What you will do.
Your answer should consist solely of the lines from the one with "Reconstruct the object" through the one with "GROOVE_DEPTH = 0.0008", copied exactly, endpoints included.

Data supplied.
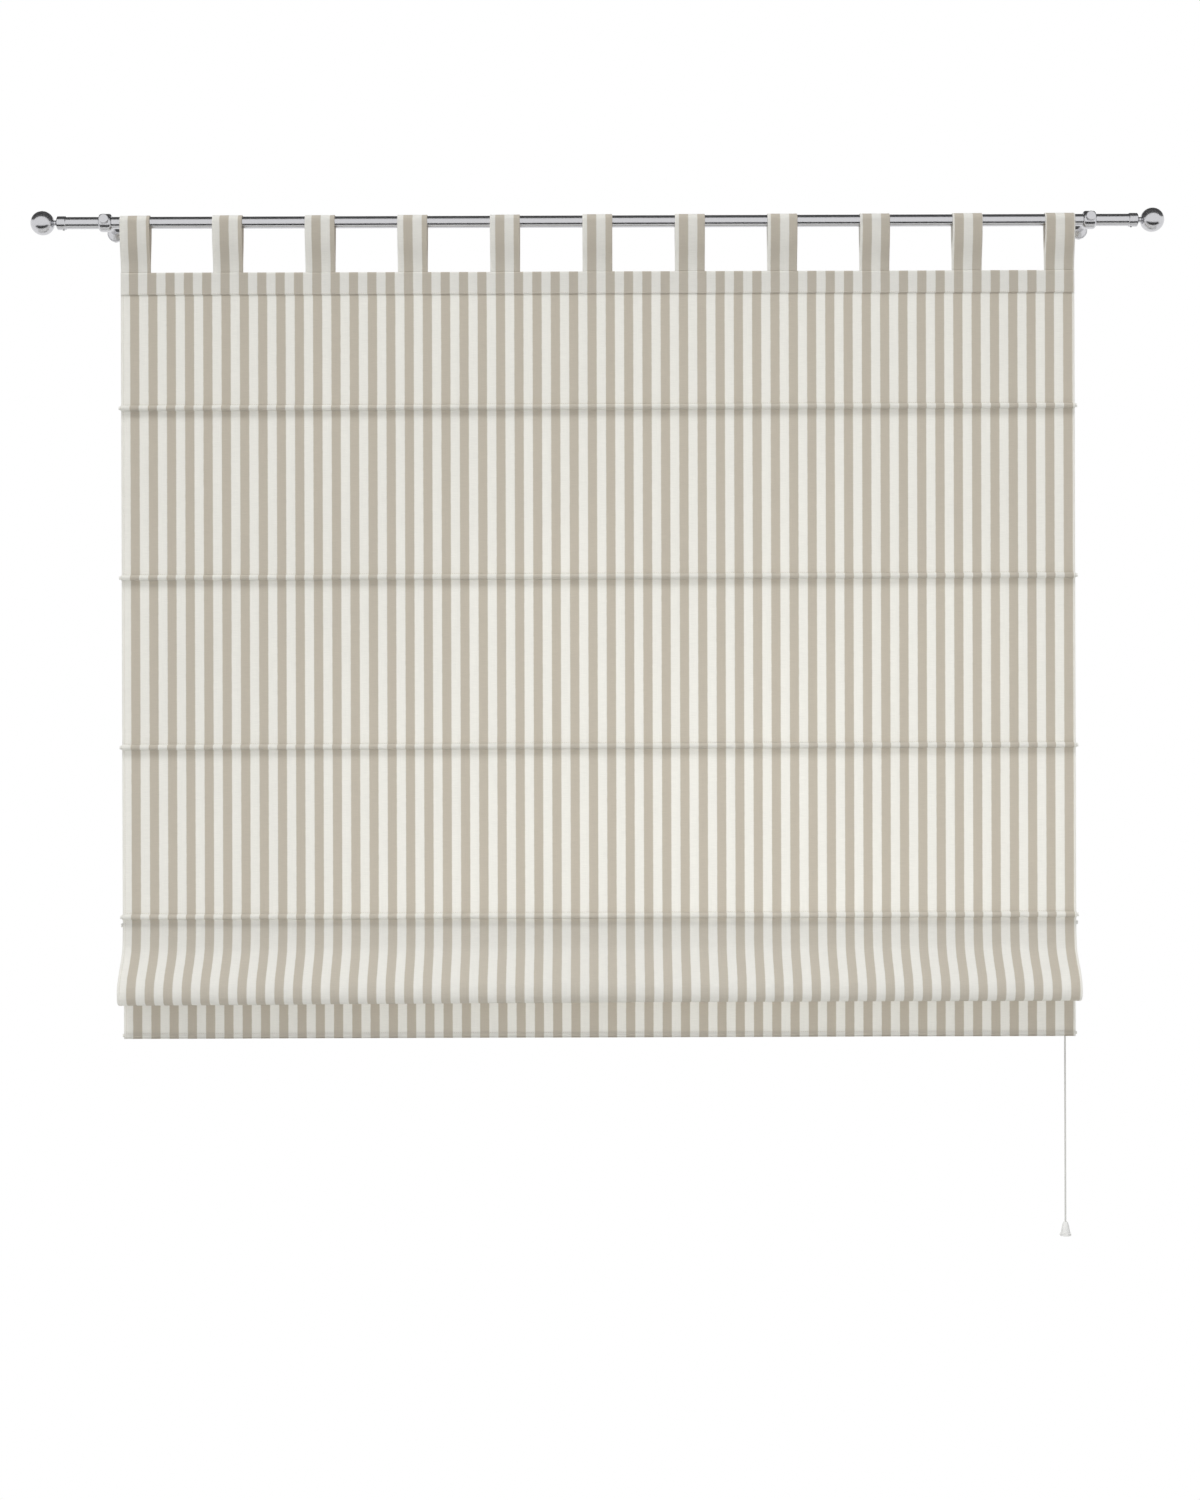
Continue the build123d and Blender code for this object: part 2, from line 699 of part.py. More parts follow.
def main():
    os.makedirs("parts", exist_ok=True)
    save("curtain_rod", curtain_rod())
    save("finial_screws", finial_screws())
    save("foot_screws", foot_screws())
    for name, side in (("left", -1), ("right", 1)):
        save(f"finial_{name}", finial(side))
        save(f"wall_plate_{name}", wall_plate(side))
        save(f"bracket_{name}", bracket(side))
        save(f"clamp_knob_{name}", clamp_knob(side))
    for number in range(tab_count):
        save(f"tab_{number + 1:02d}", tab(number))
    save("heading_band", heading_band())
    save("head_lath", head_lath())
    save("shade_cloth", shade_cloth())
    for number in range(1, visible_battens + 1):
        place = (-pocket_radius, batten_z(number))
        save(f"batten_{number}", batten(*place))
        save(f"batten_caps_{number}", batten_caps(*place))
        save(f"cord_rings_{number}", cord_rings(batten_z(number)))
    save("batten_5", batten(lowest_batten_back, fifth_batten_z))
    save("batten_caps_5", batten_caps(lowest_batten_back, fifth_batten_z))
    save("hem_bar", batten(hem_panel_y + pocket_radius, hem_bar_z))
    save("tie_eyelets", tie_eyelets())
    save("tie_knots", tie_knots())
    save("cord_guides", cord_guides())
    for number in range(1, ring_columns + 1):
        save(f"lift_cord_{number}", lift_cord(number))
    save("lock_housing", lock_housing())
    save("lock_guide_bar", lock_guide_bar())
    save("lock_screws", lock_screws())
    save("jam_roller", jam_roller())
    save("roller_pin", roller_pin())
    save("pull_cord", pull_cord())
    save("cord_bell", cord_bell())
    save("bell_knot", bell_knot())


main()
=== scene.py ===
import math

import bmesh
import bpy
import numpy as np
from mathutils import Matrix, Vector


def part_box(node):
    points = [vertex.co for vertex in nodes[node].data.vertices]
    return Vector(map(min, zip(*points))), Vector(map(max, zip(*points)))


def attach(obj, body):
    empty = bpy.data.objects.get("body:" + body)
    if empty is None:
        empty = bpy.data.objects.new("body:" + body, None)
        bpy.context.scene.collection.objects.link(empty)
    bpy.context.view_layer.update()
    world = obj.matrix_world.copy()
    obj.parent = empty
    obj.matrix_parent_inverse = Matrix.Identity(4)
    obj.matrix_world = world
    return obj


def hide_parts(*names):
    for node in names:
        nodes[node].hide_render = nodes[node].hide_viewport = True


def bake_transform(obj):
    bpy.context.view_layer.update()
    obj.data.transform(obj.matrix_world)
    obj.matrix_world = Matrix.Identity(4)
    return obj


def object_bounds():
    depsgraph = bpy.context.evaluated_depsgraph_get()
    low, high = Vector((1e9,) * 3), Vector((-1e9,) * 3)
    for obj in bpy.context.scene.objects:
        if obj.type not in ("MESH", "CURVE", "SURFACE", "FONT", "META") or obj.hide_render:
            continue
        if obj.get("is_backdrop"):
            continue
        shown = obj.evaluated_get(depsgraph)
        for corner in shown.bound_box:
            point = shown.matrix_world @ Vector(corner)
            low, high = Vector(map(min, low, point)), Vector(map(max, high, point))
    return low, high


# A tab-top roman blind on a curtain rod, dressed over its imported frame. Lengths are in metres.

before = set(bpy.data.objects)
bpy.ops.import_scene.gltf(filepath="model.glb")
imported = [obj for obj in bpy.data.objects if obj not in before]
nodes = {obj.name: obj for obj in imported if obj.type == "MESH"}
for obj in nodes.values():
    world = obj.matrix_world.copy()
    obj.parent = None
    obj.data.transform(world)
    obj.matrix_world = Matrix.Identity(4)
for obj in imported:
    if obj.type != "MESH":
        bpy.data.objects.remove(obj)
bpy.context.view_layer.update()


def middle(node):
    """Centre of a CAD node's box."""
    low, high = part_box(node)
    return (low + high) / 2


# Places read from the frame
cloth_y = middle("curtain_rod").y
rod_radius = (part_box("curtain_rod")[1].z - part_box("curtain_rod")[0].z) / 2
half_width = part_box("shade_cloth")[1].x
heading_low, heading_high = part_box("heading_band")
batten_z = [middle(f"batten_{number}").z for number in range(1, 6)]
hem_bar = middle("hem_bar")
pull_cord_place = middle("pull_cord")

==

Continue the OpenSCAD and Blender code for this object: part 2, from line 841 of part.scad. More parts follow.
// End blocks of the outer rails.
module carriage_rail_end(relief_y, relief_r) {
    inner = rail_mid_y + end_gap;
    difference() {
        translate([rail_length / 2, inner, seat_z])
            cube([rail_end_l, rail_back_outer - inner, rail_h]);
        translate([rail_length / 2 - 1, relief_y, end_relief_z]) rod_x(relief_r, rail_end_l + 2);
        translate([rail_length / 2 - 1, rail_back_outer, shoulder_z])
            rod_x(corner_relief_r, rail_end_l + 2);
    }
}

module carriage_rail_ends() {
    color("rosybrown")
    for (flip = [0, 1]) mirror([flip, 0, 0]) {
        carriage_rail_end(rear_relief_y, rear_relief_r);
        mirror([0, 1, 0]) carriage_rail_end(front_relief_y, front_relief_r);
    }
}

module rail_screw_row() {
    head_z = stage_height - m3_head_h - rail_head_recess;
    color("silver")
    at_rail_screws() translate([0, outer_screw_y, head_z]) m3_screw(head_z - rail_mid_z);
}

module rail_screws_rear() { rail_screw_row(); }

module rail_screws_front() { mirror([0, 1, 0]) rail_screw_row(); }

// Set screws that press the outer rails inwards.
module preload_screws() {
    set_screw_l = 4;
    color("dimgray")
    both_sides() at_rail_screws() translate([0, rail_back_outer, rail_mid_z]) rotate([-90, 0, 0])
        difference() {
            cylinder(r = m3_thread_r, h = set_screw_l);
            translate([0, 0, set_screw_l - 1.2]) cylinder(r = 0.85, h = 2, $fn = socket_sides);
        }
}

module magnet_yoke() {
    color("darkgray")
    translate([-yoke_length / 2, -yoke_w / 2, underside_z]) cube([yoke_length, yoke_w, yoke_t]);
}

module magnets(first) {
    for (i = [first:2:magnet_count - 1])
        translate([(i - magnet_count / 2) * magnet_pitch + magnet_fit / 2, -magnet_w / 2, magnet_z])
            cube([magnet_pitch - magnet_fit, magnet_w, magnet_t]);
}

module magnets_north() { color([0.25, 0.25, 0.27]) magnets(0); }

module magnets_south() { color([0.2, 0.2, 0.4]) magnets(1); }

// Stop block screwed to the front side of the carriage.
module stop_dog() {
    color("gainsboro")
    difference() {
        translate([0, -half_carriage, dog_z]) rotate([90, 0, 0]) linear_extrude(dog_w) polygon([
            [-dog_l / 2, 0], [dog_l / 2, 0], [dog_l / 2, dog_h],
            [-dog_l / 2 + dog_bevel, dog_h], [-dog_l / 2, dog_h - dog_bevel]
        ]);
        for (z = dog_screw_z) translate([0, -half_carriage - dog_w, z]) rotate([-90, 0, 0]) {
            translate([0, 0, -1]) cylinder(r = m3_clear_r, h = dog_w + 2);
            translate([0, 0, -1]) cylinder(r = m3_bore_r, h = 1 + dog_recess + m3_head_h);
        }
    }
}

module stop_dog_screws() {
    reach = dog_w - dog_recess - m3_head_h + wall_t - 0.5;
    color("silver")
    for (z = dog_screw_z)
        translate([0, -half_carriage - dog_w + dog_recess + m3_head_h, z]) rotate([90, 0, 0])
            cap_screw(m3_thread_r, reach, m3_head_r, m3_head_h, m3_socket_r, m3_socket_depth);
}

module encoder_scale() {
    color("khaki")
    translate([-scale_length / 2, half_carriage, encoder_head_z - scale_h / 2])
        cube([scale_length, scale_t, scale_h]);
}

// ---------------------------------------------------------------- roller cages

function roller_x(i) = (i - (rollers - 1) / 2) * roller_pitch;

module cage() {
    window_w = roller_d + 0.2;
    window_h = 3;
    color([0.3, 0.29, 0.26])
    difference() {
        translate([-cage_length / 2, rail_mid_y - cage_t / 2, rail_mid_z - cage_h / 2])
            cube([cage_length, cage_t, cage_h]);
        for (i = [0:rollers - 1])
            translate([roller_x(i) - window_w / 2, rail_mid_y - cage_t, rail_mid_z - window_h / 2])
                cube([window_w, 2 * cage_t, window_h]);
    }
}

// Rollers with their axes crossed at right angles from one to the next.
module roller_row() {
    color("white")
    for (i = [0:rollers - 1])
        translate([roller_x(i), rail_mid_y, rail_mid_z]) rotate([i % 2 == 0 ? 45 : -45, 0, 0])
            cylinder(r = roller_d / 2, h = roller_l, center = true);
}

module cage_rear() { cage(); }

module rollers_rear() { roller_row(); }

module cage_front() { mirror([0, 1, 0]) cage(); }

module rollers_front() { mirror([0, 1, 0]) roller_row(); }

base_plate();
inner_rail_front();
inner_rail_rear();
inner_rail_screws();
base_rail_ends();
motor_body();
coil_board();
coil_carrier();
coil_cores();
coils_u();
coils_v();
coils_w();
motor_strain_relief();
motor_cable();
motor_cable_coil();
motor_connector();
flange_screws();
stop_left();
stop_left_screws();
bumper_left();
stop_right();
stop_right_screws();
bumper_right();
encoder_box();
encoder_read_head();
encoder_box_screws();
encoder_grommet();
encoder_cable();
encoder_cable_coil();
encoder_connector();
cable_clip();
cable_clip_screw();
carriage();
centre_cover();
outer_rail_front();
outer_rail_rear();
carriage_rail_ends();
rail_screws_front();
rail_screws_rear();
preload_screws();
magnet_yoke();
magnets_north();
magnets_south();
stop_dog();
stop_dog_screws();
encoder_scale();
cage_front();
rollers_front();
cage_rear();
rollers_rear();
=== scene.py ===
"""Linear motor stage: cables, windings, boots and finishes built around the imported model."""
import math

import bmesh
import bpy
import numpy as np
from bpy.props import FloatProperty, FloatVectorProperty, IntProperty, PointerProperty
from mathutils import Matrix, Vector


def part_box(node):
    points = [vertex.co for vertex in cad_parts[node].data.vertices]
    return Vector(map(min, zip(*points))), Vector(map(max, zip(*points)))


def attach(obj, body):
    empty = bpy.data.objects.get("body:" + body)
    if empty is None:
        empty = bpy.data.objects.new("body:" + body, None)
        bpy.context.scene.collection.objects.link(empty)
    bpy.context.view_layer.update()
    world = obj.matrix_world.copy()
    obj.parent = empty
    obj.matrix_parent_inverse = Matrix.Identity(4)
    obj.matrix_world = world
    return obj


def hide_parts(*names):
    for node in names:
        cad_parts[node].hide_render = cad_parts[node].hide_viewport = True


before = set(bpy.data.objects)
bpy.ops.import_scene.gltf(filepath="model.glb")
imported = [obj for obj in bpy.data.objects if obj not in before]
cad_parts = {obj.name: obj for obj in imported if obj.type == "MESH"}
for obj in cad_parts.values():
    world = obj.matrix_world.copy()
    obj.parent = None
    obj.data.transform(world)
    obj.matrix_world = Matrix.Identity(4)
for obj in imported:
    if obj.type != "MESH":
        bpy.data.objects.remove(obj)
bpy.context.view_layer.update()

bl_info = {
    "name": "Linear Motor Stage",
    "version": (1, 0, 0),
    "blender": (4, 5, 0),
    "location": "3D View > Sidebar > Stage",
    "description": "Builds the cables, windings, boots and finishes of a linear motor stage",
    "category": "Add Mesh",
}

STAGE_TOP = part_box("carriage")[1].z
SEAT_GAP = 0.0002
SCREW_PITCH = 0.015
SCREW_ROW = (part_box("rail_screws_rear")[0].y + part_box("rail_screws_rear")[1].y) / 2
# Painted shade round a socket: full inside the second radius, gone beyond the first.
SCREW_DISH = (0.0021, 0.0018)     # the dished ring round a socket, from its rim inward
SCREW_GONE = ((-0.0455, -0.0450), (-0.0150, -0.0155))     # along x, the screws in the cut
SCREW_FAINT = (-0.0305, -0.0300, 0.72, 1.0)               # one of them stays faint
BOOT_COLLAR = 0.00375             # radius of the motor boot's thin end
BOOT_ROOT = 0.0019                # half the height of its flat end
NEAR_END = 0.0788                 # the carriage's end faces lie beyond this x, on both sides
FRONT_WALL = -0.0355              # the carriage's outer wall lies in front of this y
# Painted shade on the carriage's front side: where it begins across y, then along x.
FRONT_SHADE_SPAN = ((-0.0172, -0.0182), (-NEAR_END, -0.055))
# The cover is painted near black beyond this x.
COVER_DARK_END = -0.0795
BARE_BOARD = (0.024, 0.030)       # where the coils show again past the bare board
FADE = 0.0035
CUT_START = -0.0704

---

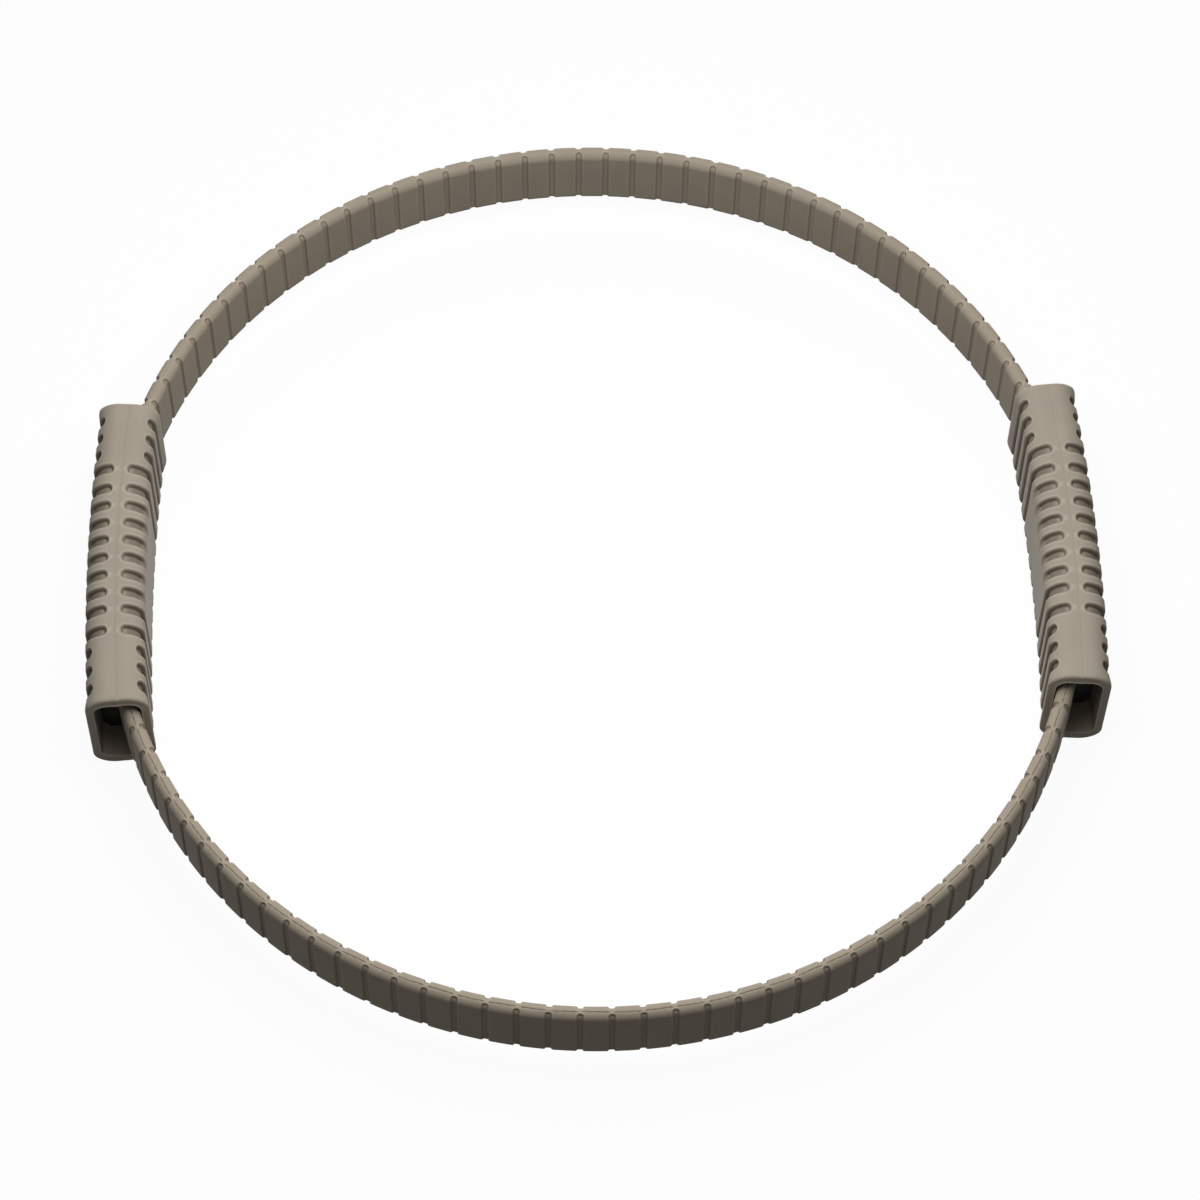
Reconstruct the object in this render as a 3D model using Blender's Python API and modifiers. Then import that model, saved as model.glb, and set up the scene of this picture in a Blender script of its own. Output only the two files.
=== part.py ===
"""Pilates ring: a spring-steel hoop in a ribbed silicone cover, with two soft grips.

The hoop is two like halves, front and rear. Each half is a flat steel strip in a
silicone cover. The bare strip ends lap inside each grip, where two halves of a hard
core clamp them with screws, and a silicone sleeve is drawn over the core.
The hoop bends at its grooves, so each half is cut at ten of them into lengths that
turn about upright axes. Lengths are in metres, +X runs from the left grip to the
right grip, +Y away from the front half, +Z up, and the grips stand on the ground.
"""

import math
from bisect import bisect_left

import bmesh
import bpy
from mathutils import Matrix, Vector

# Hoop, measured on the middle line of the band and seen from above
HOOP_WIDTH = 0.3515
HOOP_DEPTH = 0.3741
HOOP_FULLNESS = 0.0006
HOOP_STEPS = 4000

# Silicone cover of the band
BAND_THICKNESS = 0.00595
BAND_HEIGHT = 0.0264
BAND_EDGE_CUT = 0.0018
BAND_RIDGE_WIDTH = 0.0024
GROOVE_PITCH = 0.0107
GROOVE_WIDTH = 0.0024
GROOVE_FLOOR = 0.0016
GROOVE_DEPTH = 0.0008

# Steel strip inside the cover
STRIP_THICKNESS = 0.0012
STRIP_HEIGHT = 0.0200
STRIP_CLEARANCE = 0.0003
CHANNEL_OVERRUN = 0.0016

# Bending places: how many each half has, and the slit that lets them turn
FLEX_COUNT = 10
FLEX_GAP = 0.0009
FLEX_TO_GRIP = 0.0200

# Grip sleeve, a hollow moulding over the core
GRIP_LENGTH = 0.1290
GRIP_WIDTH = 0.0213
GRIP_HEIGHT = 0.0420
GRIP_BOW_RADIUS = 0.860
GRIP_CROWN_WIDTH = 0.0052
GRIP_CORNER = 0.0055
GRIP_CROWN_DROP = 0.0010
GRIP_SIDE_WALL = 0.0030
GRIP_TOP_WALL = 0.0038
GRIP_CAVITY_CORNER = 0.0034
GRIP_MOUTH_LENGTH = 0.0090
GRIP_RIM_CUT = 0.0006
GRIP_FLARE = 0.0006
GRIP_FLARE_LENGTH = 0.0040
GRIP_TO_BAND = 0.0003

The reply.
Reconstruct the object in this render as a 3D model using Blender's Python API and modifiers. Then import that model, saved as model.glb, and set up the scene of this picture in a Blender script of its own. Output only the two files.
=== part.py ===
"""Pilates ring: a spring-steel hoop in a ribbed silicone cover, with two soft grips.

The hoop is two like halves, front and rear. Each half is a flat steel strip in a
silicone cover. The bare strip ends lap inside each grip, where two halves of a hard
core clamp them with screws, and a silicone sleeve is drawn over the core.
The hoop bends at its grooves, so each half is cut at ten of them into lengths that
turn about upright axes. Lengths are in metres, +X runs from the left grip to the
right grip, +Y away from the front half, +Z up, and the grips stand on the ground.
"""

import math
from bisect import bisect_left

import bmesh
import bpy
from mathutils import Matrix, Vector

# Hoop, measured on the middle line of the band and seen from above
HOOP_WIDTH = 0.3515
HOOP_DEPTH = 0.3741
HOOP_FULLNESS = 0.0006
HOOP_STEPS = 4000

# Silicone cover of the band
BAND_THICKNESS = 0.00595
BAND_HEIGHT = 0.0264
BAND_EDGE_CUT = 0.0018
BAND_RIDGE_WIDTH = 0.0024
GROOVE_PITCH = 0.0107
GROOVE_WIDTH = 0.0024
GROOVE_FLOOR = 0.0016
GROOVE_DEPTH = 0.0008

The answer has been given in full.